Given instruction ::
Copy out the line that contains "module tyre(i) color(black)", the line that contains "before = set(bpy.data.objects)", and every line between them, exactly, and nothing else.

— BEGIN —

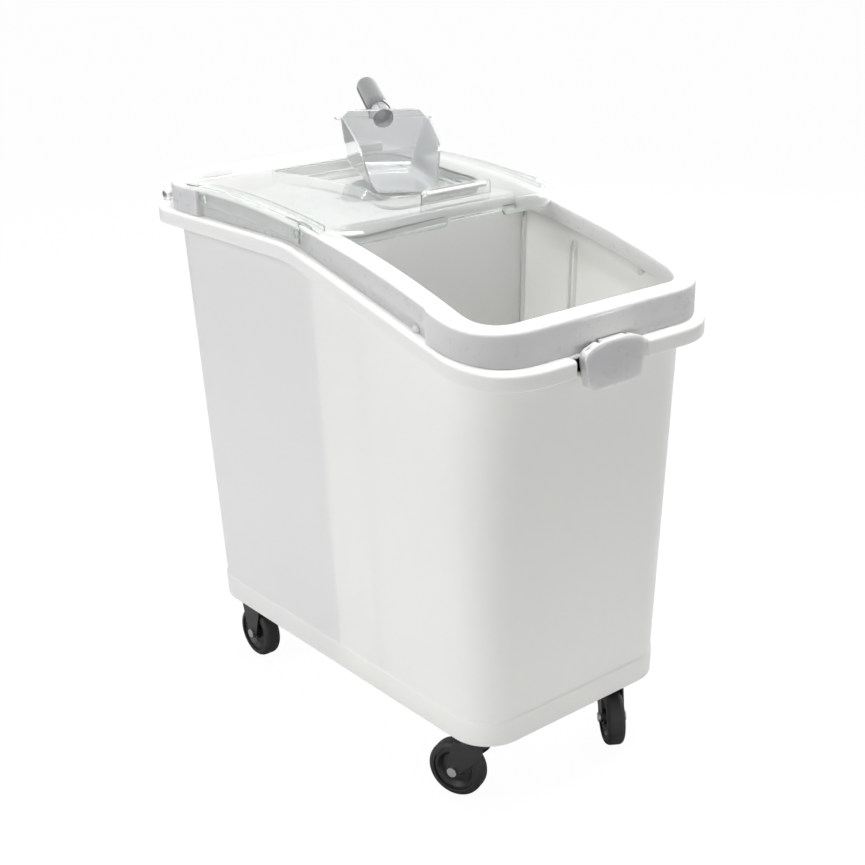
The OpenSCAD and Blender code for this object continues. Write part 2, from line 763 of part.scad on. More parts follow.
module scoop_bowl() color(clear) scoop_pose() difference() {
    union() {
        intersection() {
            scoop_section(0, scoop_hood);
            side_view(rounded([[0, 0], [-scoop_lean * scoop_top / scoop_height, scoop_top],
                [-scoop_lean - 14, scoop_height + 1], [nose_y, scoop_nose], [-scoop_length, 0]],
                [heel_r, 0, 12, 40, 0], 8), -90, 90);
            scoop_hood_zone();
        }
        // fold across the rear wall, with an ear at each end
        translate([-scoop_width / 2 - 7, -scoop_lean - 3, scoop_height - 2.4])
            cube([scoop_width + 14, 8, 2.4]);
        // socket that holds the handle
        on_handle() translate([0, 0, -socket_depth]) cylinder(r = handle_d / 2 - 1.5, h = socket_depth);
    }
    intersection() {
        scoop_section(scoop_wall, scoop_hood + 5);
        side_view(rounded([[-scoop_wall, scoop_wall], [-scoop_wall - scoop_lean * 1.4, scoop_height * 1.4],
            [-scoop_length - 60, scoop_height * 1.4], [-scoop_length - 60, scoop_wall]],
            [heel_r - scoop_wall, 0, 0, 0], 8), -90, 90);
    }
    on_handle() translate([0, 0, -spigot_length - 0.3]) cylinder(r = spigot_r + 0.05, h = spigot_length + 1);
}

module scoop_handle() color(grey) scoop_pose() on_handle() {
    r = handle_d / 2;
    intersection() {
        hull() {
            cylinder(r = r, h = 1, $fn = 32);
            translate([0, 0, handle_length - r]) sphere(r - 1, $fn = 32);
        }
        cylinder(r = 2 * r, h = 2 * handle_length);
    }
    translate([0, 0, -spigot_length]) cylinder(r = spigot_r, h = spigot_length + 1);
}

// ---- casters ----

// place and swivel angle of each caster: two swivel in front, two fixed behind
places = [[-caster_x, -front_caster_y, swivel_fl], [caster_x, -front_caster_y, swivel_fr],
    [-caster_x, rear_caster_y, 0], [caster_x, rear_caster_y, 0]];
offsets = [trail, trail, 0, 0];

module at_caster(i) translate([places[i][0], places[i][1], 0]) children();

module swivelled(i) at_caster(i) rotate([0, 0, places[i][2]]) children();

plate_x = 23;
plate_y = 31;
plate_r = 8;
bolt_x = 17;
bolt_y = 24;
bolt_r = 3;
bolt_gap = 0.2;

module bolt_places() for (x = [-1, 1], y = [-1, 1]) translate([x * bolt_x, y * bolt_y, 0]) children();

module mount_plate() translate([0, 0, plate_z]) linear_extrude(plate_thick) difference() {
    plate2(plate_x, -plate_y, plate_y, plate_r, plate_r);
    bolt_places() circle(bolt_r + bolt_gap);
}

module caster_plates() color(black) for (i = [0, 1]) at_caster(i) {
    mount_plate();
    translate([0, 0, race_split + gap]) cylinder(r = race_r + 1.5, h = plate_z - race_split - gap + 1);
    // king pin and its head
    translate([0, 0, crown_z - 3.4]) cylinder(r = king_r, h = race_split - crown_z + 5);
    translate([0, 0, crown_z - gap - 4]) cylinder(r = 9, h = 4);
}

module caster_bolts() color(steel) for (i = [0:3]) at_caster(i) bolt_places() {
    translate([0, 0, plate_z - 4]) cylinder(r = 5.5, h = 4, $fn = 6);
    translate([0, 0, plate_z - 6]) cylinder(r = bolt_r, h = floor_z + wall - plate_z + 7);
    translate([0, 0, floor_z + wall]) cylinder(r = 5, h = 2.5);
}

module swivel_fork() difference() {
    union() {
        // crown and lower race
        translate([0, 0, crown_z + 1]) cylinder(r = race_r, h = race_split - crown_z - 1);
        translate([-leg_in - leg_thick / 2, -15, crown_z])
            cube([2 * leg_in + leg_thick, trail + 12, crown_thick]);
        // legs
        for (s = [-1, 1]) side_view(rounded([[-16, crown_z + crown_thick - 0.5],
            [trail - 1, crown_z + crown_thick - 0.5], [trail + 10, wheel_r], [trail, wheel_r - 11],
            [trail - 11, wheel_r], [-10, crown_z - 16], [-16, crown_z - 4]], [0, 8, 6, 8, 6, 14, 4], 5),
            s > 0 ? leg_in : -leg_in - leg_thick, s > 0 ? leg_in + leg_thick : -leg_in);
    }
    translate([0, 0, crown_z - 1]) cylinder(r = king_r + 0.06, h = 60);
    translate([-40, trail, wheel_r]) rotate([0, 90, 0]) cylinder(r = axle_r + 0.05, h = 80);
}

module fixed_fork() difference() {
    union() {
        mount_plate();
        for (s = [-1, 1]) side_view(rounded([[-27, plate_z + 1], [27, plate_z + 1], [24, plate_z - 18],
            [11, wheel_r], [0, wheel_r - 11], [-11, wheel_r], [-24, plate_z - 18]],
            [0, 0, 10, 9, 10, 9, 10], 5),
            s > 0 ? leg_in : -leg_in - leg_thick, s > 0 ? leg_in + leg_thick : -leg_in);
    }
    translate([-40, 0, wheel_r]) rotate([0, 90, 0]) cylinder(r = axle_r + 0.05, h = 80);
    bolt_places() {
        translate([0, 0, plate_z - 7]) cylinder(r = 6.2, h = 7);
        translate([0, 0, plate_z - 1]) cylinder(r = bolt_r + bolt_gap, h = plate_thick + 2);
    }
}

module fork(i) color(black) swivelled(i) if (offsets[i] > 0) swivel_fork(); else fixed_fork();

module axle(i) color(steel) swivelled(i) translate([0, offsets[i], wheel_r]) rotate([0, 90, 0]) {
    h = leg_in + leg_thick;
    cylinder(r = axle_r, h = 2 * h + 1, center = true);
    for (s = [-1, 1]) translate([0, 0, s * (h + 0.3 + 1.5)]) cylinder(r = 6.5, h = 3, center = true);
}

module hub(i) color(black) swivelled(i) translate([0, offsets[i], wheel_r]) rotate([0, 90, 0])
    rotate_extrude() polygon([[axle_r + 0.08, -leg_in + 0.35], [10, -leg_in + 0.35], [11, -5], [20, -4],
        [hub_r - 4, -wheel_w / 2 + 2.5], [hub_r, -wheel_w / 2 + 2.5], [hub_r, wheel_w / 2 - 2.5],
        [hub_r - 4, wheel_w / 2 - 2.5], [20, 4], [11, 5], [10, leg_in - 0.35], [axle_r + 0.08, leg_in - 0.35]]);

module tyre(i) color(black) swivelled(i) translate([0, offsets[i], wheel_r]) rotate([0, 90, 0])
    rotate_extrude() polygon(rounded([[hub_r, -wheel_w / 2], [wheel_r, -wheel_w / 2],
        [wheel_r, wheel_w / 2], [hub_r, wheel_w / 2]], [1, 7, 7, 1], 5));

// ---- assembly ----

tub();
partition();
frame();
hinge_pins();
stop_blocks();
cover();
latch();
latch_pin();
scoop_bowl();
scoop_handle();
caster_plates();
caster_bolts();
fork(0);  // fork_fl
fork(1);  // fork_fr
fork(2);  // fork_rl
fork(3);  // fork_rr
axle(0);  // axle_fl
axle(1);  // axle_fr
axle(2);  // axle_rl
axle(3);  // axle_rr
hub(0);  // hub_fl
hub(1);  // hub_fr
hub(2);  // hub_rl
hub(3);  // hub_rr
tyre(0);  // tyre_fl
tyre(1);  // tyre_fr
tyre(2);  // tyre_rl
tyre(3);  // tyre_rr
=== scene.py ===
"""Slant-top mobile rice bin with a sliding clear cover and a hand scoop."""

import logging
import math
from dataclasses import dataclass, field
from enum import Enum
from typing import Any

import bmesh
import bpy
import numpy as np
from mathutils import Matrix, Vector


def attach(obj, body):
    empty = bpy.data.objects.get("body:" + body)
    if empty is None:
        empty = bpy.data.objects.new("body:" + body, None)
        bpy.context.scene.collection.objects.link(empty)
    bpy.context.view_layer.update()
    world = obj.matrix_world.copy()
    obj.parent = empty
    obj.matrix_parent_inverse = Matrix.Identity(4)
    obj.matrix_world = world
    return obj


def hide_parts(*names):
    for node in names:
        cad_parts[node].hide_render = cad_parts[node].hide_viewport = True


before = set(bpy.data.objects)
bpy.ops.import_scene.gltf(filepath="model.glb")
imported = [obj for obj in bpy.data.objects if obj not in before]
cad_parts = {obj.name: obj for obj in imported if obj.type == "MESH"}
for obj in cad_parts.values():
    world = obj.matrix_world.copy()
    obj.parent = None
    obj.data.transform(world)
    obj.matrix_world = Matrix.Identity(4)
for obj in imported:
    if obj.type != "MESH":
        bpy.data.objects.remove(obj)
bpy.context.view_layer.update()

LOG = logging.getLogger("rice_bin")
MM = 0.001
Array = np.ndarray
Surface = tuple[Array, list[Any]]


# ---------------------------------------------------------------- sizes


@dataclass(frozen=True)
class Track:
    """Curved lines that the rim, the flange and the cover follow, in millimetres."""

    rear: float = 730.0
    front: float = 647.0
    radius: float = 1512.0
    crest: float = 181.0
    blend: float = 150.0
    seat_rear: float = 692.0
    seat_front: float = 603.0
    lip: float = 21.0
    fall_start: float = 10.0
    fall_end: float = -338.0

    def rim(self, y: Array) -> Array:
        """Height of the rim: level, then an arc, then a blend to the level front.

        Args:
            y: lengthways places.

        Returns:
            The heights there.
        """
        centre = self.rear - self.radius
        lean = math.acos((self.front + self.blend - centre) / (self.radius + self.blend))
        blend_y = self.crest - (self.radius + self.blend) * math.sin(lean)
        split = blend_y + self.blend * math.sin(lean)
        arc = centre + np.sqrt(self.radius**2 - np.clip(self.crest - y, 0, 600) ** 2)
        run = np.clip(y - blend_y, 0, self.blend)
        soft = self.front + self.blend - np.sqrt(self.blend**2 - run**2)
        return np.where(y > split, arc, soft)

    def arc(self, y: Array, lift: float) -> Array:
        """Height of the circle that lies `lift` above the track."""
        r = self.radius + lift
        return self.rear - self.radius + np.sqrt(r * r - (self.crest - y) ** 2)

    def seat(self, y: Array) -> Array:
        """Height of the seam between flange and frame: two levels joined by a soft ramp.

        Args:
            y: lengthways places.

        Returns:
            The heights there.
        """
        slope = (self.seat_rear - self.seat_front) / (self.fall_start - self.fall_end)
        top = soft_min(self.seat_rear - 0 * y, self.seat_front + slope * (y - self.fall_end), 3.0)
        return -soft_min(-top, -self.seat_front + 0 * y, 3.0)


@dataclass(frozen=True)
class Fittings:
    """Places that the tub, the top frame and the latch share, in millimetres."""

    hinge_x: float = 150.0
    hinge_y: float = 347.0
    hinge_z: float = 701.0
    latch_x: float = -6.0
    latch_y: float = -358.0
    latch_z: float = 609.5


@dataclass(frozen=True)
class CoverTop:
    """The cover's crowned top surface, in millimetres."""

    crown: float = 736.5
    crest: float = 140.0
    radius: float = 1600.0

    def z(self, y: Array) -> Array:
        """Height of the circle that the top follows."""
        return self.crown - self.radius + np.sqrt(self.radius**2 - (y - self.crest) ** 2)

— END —

Complete response ::
module tyre(i) color(black) swivelled(i) translate([0, offsets[i], wheel_r]) rotate([0, 90, 0])
    rotate_extrude() polygon(rounded([[hub_r, -wheel_w / 2], [wheel_r, -wheel_w / 2],
        [wheel_r, wheel_w / 2], [hub_r, wheel_w / 2]], [1, 7, 7, 1], 5));

// ---- assembly ----

tub();
partition();
frame();
hinge_pins();
stop_blocks();
cover();
latch();
latch_pin();
scoop_bowl();
scoop_handle();
caster_plates();
caster_bolts();
fork(0);  // fork_fl
fork(1);  // fork_fr
fork(2);  // fork_rl
fork(3);  // fork_rr
axle(0);  // axle_fl
axle(1);  // axle_fr
axle(2);  // axle_rl
axle(3);  // axle_rr
hub(0);  // hub_fl
hub(1);  // hub_fr
hub(2);  // hub_rl
hub(3);  // hub_rr
tyre(0);  // tyre_fl
tyre(1);  // tyre_fr
tyre(2);  // tyre_rl
tyre(3);  // tyre_rr
=== scene.py ===
"""Slant-top mobile rice bin with a sliding clear cover and a hand scoop."""

import logging
import math
from dataclasses import dataclass, field
from enum import Enum
from typing import Any

import bmesh
import bpy
import numpy as np
from mathutils import Matrix, Vector


def attach(obj, body):
    empty = bpy.data.objects.get("body:" + body)
    if empty is None:
        empty = bpy.data.objects.new("body:" + body, None)
        bpy.context.scene.collection.objects.link(empty)
    bpy.context.view_layer.update()
    world = obj.matrix_world.copy()
    obj.parent = empty
    obj.matrix_parent_inverse = Matrix.Identity(4)
    obj.matrix_world = world
    return obj


def hide_parts(*names):
    for node in names:
        cad_parts[node].hide_render = cad_parts[node].hide_viewport = True


before = set(bpy.data.objects)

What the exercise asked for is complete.